What to produce –
Write out all the data again, exactly as it stands.

--- START Given information ---

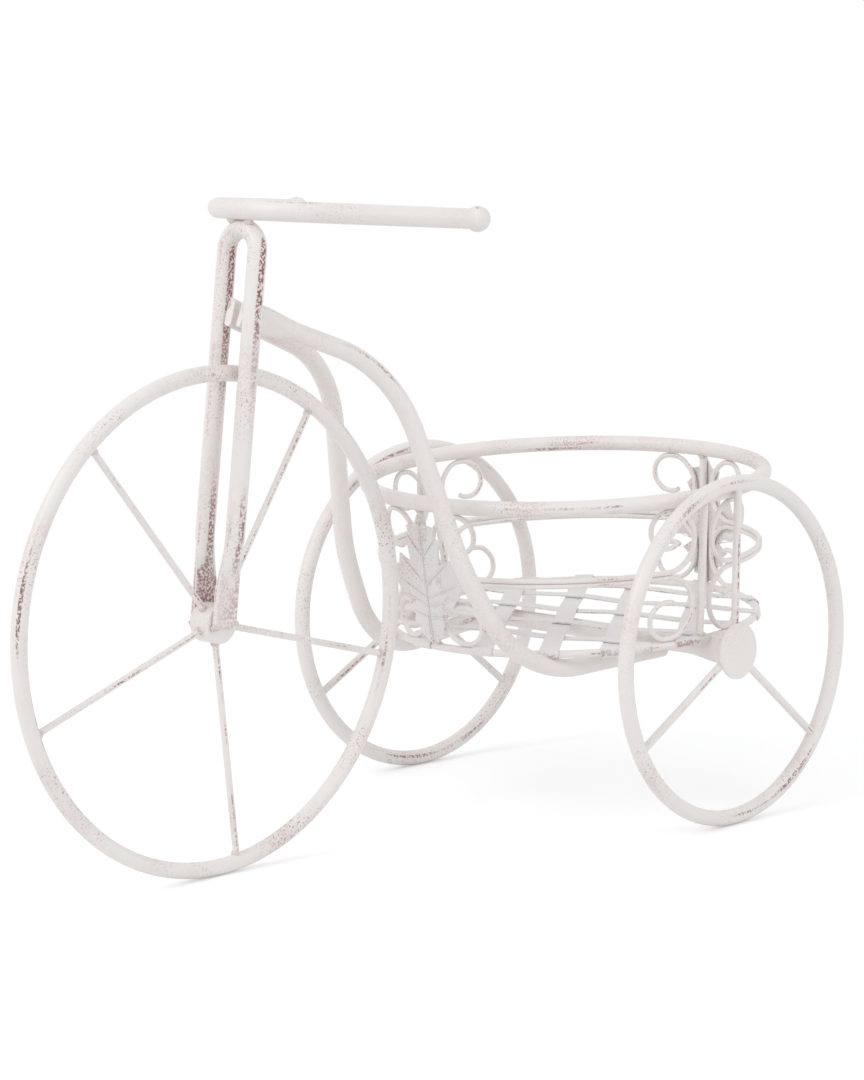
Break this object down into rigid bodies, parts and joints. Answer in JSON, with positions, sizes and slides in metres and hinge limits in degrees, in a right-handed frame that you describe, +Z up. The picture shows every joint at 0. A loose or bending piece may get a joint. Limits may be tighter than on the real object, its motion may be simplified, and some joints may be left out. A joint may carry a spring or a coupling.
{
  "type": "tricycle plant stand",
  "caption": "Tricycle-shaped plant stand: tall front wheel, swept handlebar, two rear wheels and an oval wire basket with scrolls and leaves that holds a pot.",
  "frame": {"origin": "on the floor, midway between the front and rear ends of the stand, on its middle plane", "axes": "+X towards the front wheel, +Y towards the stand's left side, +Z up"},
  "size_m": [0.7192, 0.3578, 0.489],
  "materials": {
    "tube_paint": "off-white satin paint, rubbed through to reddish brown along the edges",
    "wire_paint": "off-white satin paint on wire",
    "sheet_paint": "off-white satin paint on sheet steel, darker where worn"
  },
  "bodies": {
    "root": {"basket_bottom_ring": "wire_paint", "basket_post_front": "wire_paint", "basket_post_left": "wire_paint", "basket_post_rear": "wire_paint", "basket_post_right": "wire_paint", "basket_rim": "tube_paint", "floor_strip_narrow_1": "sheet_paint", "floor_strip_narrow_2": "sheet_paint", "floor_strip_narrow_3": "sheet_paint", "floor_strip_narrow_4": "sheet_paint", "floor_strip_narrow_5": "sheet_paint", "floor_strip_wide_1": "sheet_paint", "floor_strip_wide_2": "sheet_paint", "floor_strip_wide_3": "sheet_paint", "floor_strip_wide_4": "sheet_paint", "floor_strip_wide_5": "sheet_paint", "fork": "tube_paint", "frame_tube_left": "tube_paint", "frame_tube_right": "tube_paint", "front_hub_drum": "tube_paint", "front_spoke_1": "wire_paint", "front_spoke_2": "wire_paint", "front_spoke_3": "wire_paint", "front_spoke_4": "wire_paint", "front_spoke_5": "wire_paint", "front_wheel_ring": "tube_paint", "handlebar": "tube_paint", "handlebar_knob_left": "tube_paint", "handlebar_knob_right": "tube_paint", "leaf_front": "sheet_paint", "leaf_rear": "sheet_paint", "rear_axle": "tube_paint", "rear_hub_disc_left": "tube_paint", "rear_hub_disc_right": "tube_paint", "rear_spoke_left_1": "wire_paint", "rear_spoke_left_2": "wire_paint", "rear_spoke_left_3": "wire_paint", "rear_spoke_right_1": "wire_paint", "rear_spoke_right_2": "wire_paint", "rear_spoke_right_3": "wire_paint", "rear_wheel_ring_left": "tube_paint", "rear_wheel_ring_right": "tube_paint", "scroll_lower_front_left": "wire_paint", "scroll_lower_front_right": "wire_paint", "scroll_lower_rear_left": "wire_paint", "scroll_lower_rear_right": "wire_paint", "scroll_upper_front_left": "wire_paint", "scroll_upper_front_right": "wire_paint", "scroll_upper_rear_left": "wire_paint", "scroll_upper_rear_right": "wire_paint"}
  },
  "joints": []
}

--- END Given information ---

The reply –
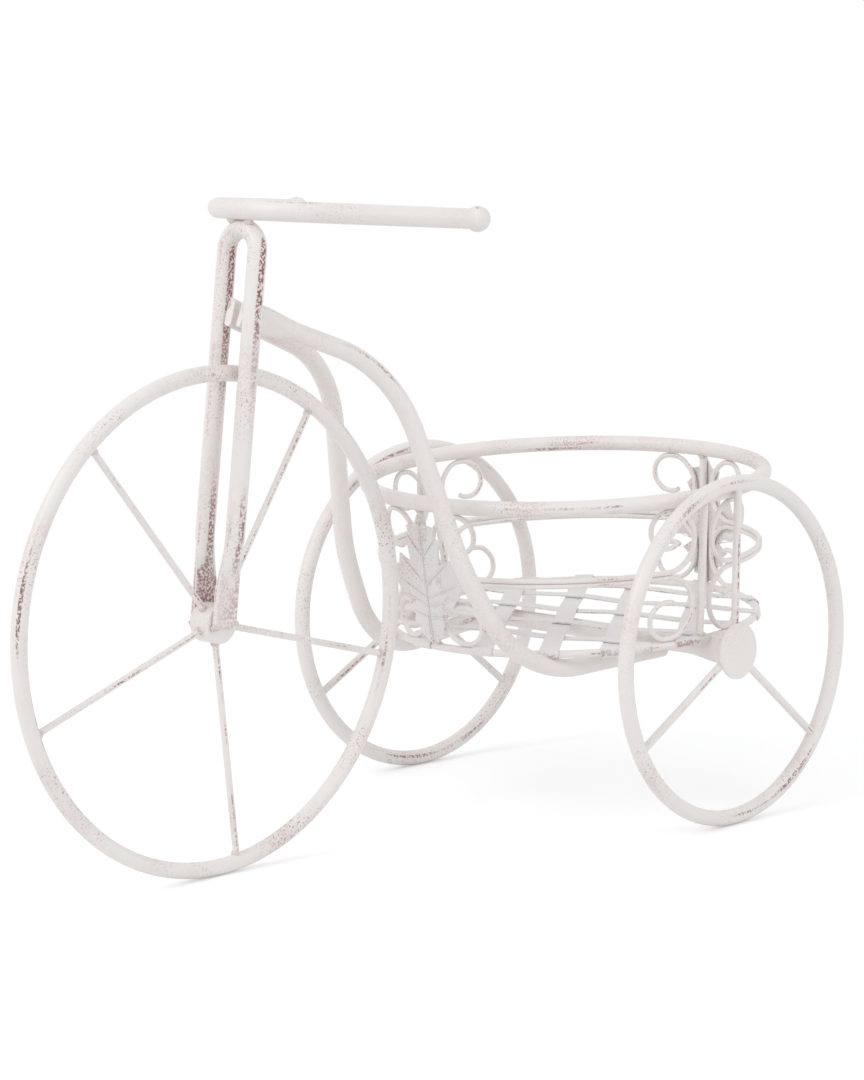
Break this object down into rigid bodies, parts and joints. Answer in JSON, with positions, sizes and slides in metres and hinge limits in degrees, in a right-handed frame that you describe, +Z up. The picture shows every joint at 0. A loose or bending piece may get a joint. Limits may be tighter than on the real object, its motion may be simplified, and some joints may be left out. A joint may carry a spring or a coupling.
{
  "type": "tricycle plant stand",
  "caption": "Tricycle-shaped plant stand: tall front wheel, swept handlebar, two rear wheels and an oval wire basket with scrolls and leaves that holds a pot.",
  "frame": {"origin": "on the floor, midway between the front and rear ends of the stand, on its middle plane", "axes": "+X towards the front wheel, +Y towards the stand's left side, +Z up"},
  "size_m": [0.7192, 0.3578, 0.489],
  "materials": {
    "tube_paint": "off-white satin paint, rubbed through to reddish brown along the edges",
    "wire_paint": "off-white satin paint on wire",
    "sheet_paint": "off-white satin paint on sheet steel, darker where worn"
  },
  "bodies": {
    "root": {"basket_bottom_ring": "wire_paint", "basket_post_front": "wire_paint", "basket_post_left": "wire_paint", "basket_post_rear": "wire_paint", "basket_post_right": "wire_paint", "basket_rim": "tube_paint", "floor_strip_narrow_1": "sheet_paint", "floor_strip_narrow_2": "sheet_paint", "floor_strip_narrow_3": "sheet_paint", "floor_strip_narrow_4": "sheet_paint", "floor_strip_narrow_5": "sheet_paint", "floor_strip_wide_1": "sheet_paint", "floor_strip_wide_2": "sheet_paint", "floor_strip_wide_3": "sheet_paint", "floor_strip_wide_4": "sheet_paint", "floor_strip_wide_5": "sheet_paint", "fork": "tube_paint", "frame_tube_left": "tube_paint", "frame_tube_right": "tube_paint", "front_hub_drum": "tube_paint", "front_spoke_1": "wire_paint", "front_spoke_2": "wire_paint", "front_spoke_3": "wire_paint", "front_spoke_4": "wire_paint", "front_spoke_5": "wire_paint", "front_wheel_ring": "tube_paint", "handlebar": "tube_paint", "handlebar_knob_left": "tube_paint", "handlebar_knob_right": "tube_paint", "leaf_front": "sheet_paint", "leaf_rear": "sheet_paint", "rear_axle": "tube_paint", "rear_hub_disc_left": "tube_paint", "rear_hub_disc_right": "tube_paint", "rear_spoke_left_1": "wire_paint", "rear_spoke_left_2": "wire_paint", "rear_spoke_left_3": "wire_paint", "rear_spoke_right_1": "wire_paint", "rear_spoke_right_2": "wire_paint", "rear_spoke_right_3": "wire_paint", "rear_wheel_ring_left": "tube_paint", "rear_wheel_ring_right": "tube_paint", "scroll_lower_front_left": "wire_paint", "scroll_lower_front_right": "wire_paint", "scroll_lower_rear_left": "wire_paint", "scroll_lower_rear_right": "wire_paint", "scroll_upper_front_left": "wire_paint", "scroll_upper_front_right": "wire_paint", "scroll_upper_rear_left": "wire_paint", "scroll_upper_rear_right": "wire_paint"}
  },
  "joints": []
}